Ich möch­te schlie­ßen mit ei­nem an­de­ren, wun­der­ba­ren Vers ei­nes al­ten Meis­ters: Dong­shan (Chi­na, 9. Jh.). Bei ihm kam die Be­frei­ung, als er sein Ge­sicht sah, wie es sich in ei­nem Fluss wi­der­spie­gel­te. Da­nach schrieb er:

Lan­ge such­te ich es bei anderen
Und ich war weit da­von entfernt
Nun ge­he ich allein
Und es kommt mir über­all entgegen
Es ist nun mein
Aber ich bin es nicht
Nun, da ich es auf die­se Wei­se sehe
Kann ich sein so wie ich bin

Ich wün­sche euch im kom­men­den Jahr vie­le Tem­pel auf eu­rem Weg.

(aus dem Nie­der­län­di­schen über­setzt von Do­ris Behrens)

Quel­le: Een goe­de plek om een tem­pel te bou­wen aus Zen­Le­ven Früh­jahr 2024

[1] Das Buch vom Gleich­mut ist ei­ne Ko­an-Samm­lung des chi­ne­si­schen Zen-Meis­ters Hong­zhi aus dem 12. Jahr­hun­dert.

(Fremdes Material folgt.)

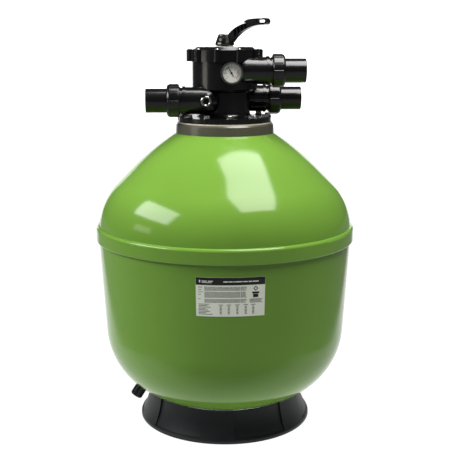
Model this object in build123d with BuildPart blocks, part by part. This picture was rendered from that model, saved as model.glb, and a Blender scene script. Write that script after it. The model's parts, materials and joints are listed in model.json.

Es gibt eng­li­sche Über­set­zun­gen un­ter dem Ti­tel ‚The book of Se­re­ni­ty‘ und ‚The book of Equ­ani­mi­ty‘, aber mei­nes Wis­sens kei­ne nie­der­län­di­sche. — Anm. d. Übers.: auch kei­ne deutschsprachige. 

[2] Ei­hei Do­gen, Gen­jo­ko­an, Ja­pan, 13. Jh.